◆ **What is expected**: Return, unaltered, every line from the beginning of the material below up to and including the one with "pocket(part, s.deck_height, board_front, holes)".

◆ **Source material**:
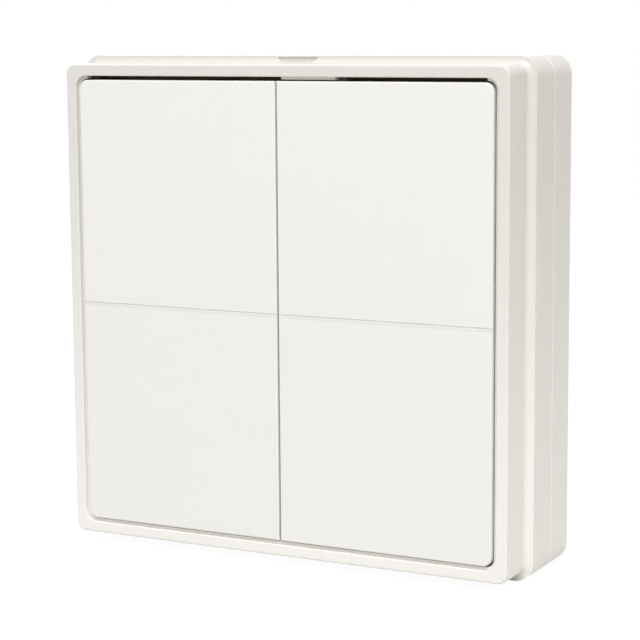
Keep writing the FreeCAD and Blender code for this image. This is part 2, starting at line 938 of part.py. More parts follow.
def main_board():
    """The circuit board, clamped between the deck and the bosses of the carrier."""
    part = body("main_board")
    pad(part, s.deck_height, board_front, lambda k: rounded_square(k, board_half, s.board_corner))

    def holes(k):
        for x, z in screw_corners:
            circle(k, s.carrier_screw_radius + s.screw_clearance, x, z)
        for a in BOTH:
            circle(k, s.holder_screw_radius + s.screw_clearance, holder_screw_x * a, 0)

    pocket(part, s.deck_height, board_front, holes)


def switch(name, x, z):
    """A tactile switch in four pieces, drawn on the front of the board."""
    half = s.switch_side / 2
    cavity = half - s.switch_wall

    shell = body(name + "_switch_body")
    pad(shell, 0, s.switch_body_height, lambda k: square(k, half))
    pocket(shell, s.switch_floor, s.switch_body_height, lambda k: square(k, cavity))

    cover = body(name + "_switch_cover")
    cover_top = switch_top - board_front
    outer = half + s.switch_leg_wall
    pad(
        cover,
        s.switch_body_height,
        cover_top,
        lambda k: rectangle(k, -outer, outer, -half, half),
    )
    pocket(
        cover,
        s.switch_body_height,
        cover_top,
        lambda k: circle(k, s.stem_radius + s.stem_clearance),
    )

    def legs(k):
        wide = s.switch_leg_width / 2
        rectangle(k, -outer, -half, -wide, wide)
        rectangle(k, half, outer, -wide, wide)

    pad(cover, 0, s.switch_body_height, legs)

    stem = body(name + "_switch_stem")
    flange_top = s.stem_flange_height + s.stem_flange_thickness
    pad(stem, s.stem_flange_height, flange_top, lambda k: circle(k, s.stem_flange_radius))
    stem_height = stem_top - board_front
    pad(stem, flange_top, stem_height, lambda k: circle(k, s.stem_radius))
    bore_top = stem_height - s.stem_roof
    pocket(stem, s.stem_flange_height, bore_top, lambda k: circle(k, s.stem_bore_radius))

    for part in (shell, cover, stem):
        place(part, x, z, board_front)

    spring_low = s.switch_floor + s.spring_end_gap
    spring_high = bore_top - s.spring_end_gap
    coil(
        name + "_switch_spring",
        s.spring_radius,
        s.spring_wire_radius,
        spring_low,
        spring_high,
        s.spring_turns,
        (x, z, board_front),
    )


def coil(name, radius, wire_radius, low, high, turns, where):
    """A coil spring between two heights about an axis at (x, z, height)."""
    x, z, height = where
    rise = high - low - wire_radius * 2
    helix = doc.addObject("Part::Helix", name + "_helix")
    bind(helix, "Radius", radius)
    bind(helix, "Pitch", rise / turns)
    bind(helix, "Height", rise)
    wire = doc.addObject("Part::Circle", name + "_wire")
    bind(wire, "Radius", wire_radius)
    wire.Placement.Rotation = FreeCAD.Rotation(FreeCAD.Vector(1, 0, 0), 90)
    bind(wire, "Placement.Base.x", radius)
    made = doc.addObject("Part::Sweep", name)
    made.Label = name
    made.Sections = [wire]
    made.Spine = (helix, [])
    made.Solid = True
    made.Frenet = True
    made.Placement.Rotation = FreeCAD.Rotation(FreeCAD.Vector(1, 0, 0), 90)
    bind(made, "Placement.Base.x", x)
    bind(made, "Placement.Base.y", -(length(height) + low + wire_radius))
    bind(made, "Placement.Base.z", z)
    return made


def pairing_switch():
    """A small switch on the back of the board that starts pairing, with its button."""
    half = s.pairing_side / 2
    shell = body("pairing_switch_body")
    pad(shell, 0, s.pairing_body_height, lambda k: square(k, half))
    cavity = half - s.pairing_wall
    inside = s.pairing_body_height - s.pairing_cover
    pocket(shell, s.pairing_floor, s.pairing_body_height, lambda k: square(k, cavity))
    cover = body("pairing_switch_cover")
    pad(cover, inside, s.pairing_body_height, lambda k: square(k, cavity - s.pairing_cover_gap))
    pocket(
        cover,
        inside,
        s.pairing_body_height,
        lambda k: circle(k, s.pairing_stem_radius + s.stem_clearance),
    )
    button = body("pairing_button")
    flange_low = s.pairing_floor + s.pairing_travel + s.pairing_rest_gap
    flange_top = flange_low + s.pairing_flange_thickness
    pad(button, flange_low, flange_top, lambda k: circle(k, s.pairing_flange_radius))
    pad(button, flange_top, s.pairing_stem_height, lambda k: circle(k, s.pairing_stem_radius))
    for part in (shell, cover, button):
        place(part, s.pairing_x, -parts_row, s.deck_height, 180)


def radio_module():
    """The radio module on the back of the board: its own small board, a shield and an aerial."""
    board = body("bluetooth_module")
    long = s.module_length / 2
    wide = s.module_width / 2
    pad(board, 0, s.module_thickness, lambda k: rectangle(k, -long, long, -wide, wide))

    shield = body("module_shield")
    top = s.module_thickness + s.shield_height
    x = s.shield_offset
    half = s.shield_length / 2
    tall = s.shield_width / 2
    pad(
        shield,
        s.module_thickness,
        top,
        lambda k: rectangle(k, x - half, x + half, -tall, tall),
    )
    wall = s.shield_wall
    pocket(
        shield,
        s.module_thickness,
        top - wall,
        lambda k: rectangle(k, x - half + wall, x + half - wall, wall - tall, tall - wall),
    )
    fillet(shield, s.shield_round, lambda a, b, h, e: near(h, top))

    aerial = body("chip_antenna")
    reach_x = s.antenna_width / 2
    reach_z = s.antenna_length / 2
    place_x = -s.antenna_offset
    pad(
        aerial,
        s.module_thickness,
        s.module_thickness + s.antenna_height,
        lambda k: rectangle(k, place_x - reach_x, place_x + reach_x, -reach_z, reach_z),
    )
    for part in (board, shield, aerial):
        place(part, s.module_x, parts_row, s.deck_height, 180)


def small_parts():
    """The buffer capacitor, clock crystal, status light and chips on the back of the board."""
    capacitor = body("buffer_capacitor")
    pad(capacitor, 0, s.capacitor_base_height, lambda k: square(k, s.capacitor_base / 2))
    pad(
        capacitor,
        s.capacitor_base_height,
        s.capacitor_height,
        lambda k: circle(k, s.capacitor_radius),
    )
    place(capacitor, s.capacitor_x, parts_row, s.deck_height, 180)

    crystal = body("clock_crystal")
    half = s.crystal_length / 2
    pad(
        crystal,
        -half,
        half,
        lambda k: circle(k, s.crystal_radius, -s.crystal_radius, 0),
        "YZ_Plane",
    )
    place(crystal, s.crystal_x, parts_row, s.deck_height, 180)

    light = body("status_led")
    long = s.led_length / 2
    wide = s.led_width / 2
    pad(light, 0, s.led_base, lambda k: rectangle(k, -long, long, -wide, wide))
    pad(
        light,
        s.led_base,
        s.led_base + s.led_lens,
        lambda k: rectangle(k, -long / 2, long / 2, -wide, wide),
    )
    place(light, s.led_x, -parts_row, s.deck_height, 180)

    chips = body("chip_components")

    def outline(k):
        for column in range(CHIP_COLUMNS):
            x = s.chip_pitch * column
            for line in BOTH:
                middle = s.chip_row / 2 * line
                half = s.chip_width / 2
                rectangle(k, -x - s.chip_length, -x, middle - half, middle + half)

    pad(chips, 0, s.chip_height, outline)
    place(chips, s.chip_x, -parts_row, s.deck_height, 180)


def battery_holder():
    """An open frame on the back of the board with a bay for each of the two cells."""
    part = body("battery_holder")

    def walls(k):
        rectangle(k, -holder_end, holder_end, -holder_top, holder_top)
        inner = holder_top - s.holder_wall
        rectangle(k, -holder_half, holder_half, s.bay_divider / 2, inner)
        rectangle(k, -holder_half, holder_half, -inner, -(s.bay_divider / 2))

    pad(part, holder_low, s.deck_height, walls)

    def tabs(k):
        wide = s.holder_tab_width / 2
        far = holder_end + s.holder_tab_reach
        rectangle(k, -far, -holder_end, -wide, wide)
        rectangle(k, holder_end, far, -wide, wide)

    pad(part, s.deck_height - s.holder_tab_drop, s.deck_height, tabs)

    def pilots(k):
        for a in BOTH:
            circle(k, s.holder_screw_radius + s.thread_clearance, holder_screw_x * a, 0)

    pocket(part, s.deck_height - s.holder_tab_drop, s.deck_height, pilots)


def cells_and_contacts():
    """Two cells in series: the upper one points right, the lower one left."""
    plate = holder_half - s.contact_thickness
    tip = plate - s.cell_end_play
    for name, side in (("upper_cell", 1), ("lower_cell", -1)):
        part = body(name)
        shoulder = (tip - s.nub_length) * side
        low, high = in_order((tip - s.cell_length) * side, shoulder)
        pad(part, low, high, lambda k: circle(k, s.cell_radius), "YZ_Plane")
        fillet(part, s.cell_round, lambda x, z, h, e: not straight(e))
        low, high = in_order(shoulder, tip * side)
        pad(part, low, high, lambda k: circle(k, s.nub_radius), "YZ_Plane")
        place(part, 0, bay_offset * side, cell_height)

    top = s.deck_height
    low = top - s.contact_height
    half = s.contact_width / 2

    def contact(name, side):
        part = body(name)
        middle = bay_offset * side
        pad(
            part,
            plate,
            holder_half,
            lambda k: rectangle(k, -top, -low, middle - half, middle + half),
            "YZ_Plane",
        )

    contact("positive_contact", 1)
    contact("negative_contact", -1)
    bridge = body("bridge_contact")
    reach_z = bay_offset + half
    clear = s.bay_divider / 2 + s.fit_clearance

    def arms(k):
        rectangle(k, -top, -holder_low, clear, reach_z)
        rectangle(k, -top, -holder_low, -reach_z, -clear)

    pad(bridge, -holder_half, -plate, arms, "YZ_Plane")
    pad(
        bridge,
        -holder_half,
        -plate,
        lambda k: rectangle(k, -holder_low, s.bridge_width - holder_low, -reach_z, reach_z),
        "YZ_Plane",
    )
    for name, side in (("upper_cell_spring", 1), ("lower_cell_spring", -1)):
        part = coil(
            name,
            s.cell_spring_radius,
            s.cell_spring_wire_radius,
            s.spring_end_gap,
            s.cell_spring_length - s.spring_end_gap,
            s.cell_spring_turns,
            (0, 0, 0),
        )
        part.Placement.Rotation = FreeCAD.Rotation(FreeCAD.Vector(0, 1, 0), 90 * side)
        bind(part, "Placement.Base.x", (s.spring_end_gap + s.cell_spring_wire_radius - plate) * side)
        bind(part, "Placement.Base.y", -cell_height)
        bind(part, "Placement.Base.z", bay_offset * side)


def screws(name, places, head_low, head_high, shank_low, shank_high, radius, head_radius, front):
    """A set of pan head screws; front says on which side of the head its recess is."""
    part = body(name)

    def heads(k):
        for x, z in places:
            circle(k, head_radius, x, z)

    def shanks(k):
        for x, z in places:
            circle(k, radius, x, z)

    def recesses(k):
        for x, z in places:
            cross(k, s.recess_width, s.recess_length, x, z)

    pad(part, head_low, head_high, heads)
    pad(part, shank_low, shank_high, shanks)
    if front:
        pocket(part, head_high - s.recess_depth, head_high, recesses)
    else:
        pocket(part, head_low, head_low + s.recess_depth, recesses)


def all_screws():
    deck_back = s.deck_height - s.deck_thickness
    screws(
        "carrier_screws",
        screw_corners,
        deck_back - s.carrier_screw_head,
        deck_back,
        deck_back,
        deck_back + s.carrier_screw_length,
        s.carrier_screw_radius,
        s.carrier_screw_head_radius,
        False,
    )
    screws(
        "holder_screws",
        [(holder_screw_x * a, length(0)) for a in BOTH],
        board_front,
        board_front + s.holder_screw_head,
        board_front - s.holder_screw_length,
        board_front,
        s.holder_screw_radius,
        s.holder_screw_head_radius,
        True,
    )


wall_base()
front_housing()
front_frame()
rocker("left_rocker", -1)
rocker("right_rocker", 1)
rocker_carrier()
stop_pads()
main_board()
for row_name, upward in (("top", 1), ("bottom", -1)):
    for column_name, sideways in (("left", -1), ("right", 1)):
        switch(
            f"{row_name}_{column_name}",
            rocker_middle * sideways,
            switch_drop * upward,
        )
pairing_switch()
radio_module()
small_parts()
battery_holder()
cells_and_contacts()
all_screws()
doc.recompute()

# Every object has to be sound, and every cut has to have cut, before anything is written
for item in doc.Objects:
    if "Invalid" in item.State or "Error" in item.State:
        raise RuntimeError(f"{item.Name} did not build: {item.State}")
    if item.TypeId == "PartDesign::Pocket":
        if item.Shape.Volume > item.BaseFeature.Shape.Volume - 0.001:
            raise RuntimeError(f"{item.Name} cuts nothing")

subparts = [item for item in doc.Objects if item.TypeId in ("PartDesign::Body", "Part::Sweep")]
os.makedirs("parts", exist_ok=True)
for item in subparts:
    if item.Shape.isNull() or not item.Shape.isValid():
        raise RuntimeError(f"{item.Label} has no sound shape")
for item in subparts:
    item.Shape.exportStep(f"parts/{item.Label}.step")
    print(f"{item.Label}: {len(item.Shape.Solids)} solid(s), {item.Shape.Volume:.1f} mm3")
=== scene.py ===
import bmesh
import bpy
from mathutils import Matrix, Vector


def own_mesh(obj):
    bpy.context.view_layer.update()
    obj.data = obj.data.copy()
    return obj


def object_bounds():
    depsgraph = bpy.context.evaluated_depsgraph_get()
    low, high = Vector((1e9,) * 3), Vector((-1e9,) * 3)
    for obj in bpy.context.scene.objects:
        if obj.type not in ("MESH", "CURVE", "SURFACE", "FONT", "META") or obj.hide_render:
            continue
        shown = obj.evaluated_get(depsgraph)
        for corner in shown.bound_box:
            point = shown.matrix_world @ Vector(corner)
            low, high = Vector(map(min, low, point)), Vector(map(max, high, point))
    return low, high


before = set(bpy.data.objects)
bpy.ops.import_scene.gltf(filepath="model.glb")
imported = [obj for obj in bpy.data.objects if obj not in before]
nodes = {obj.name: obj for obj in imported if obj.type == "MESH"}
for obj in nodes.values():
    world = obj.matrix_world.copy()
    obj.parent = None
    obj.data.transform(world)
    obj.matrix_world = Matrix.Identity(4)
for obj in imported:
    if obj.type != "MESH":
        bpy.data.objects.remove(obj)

cad_low, cad_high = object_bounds()

# One millimetre in metres, which every length in Blender is in
MM = 0.001
# Where the axes stand in a point
X, Y = 0, 1

# Millimetres over which the colour of a moulding drifts, and how far its grain takes the roughness
# up or down
COLOUR_DRIFT, PLASTIC_SPREAD = 45, 0.04
# Size and height in millimetres of the marks on metal, and how far they take the roughness up or
# down
METAL_GRAIN, METAL_RELIEF, METAL_SPREAD = 0.25, 0.01, 0.08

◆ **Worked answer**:
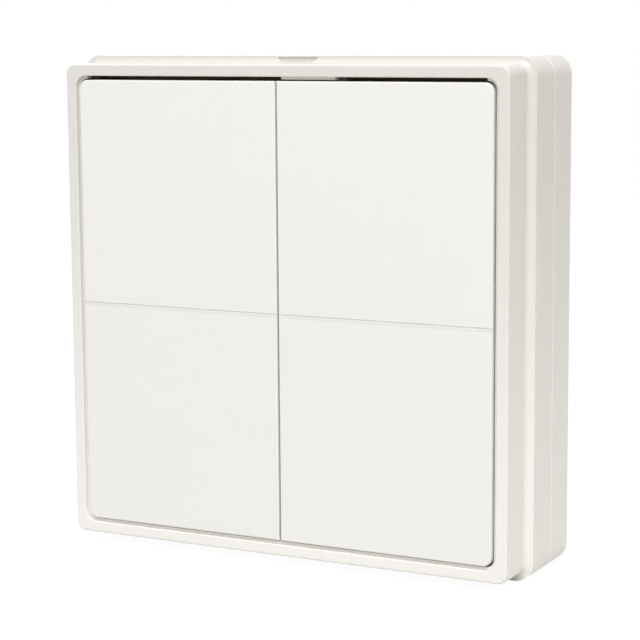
Keep writing the FreeCAD and Blender code for this image. This is part 2, starting at line 938 of part.py. More parts follow.
def main_board():
    """The circuit board, clamped between the deck and the bosses of the carrier."""
    part = body("main_board")
    pad(part, s.deck_height, board_front, lambda k: rounded_square(k, board_half, s.board_corner))

    def holes(k):
        for x, z in screw_corners:
            circle(k, s.carrier_screw_radius + s.screw_clearance, x, z)
        for a in BOTH:
            circle(k, s.holder_screw_radius + s.screw_clearance, holder_screw_x * a, 0)

    pocket(part, s.deck_height, board_front, holes)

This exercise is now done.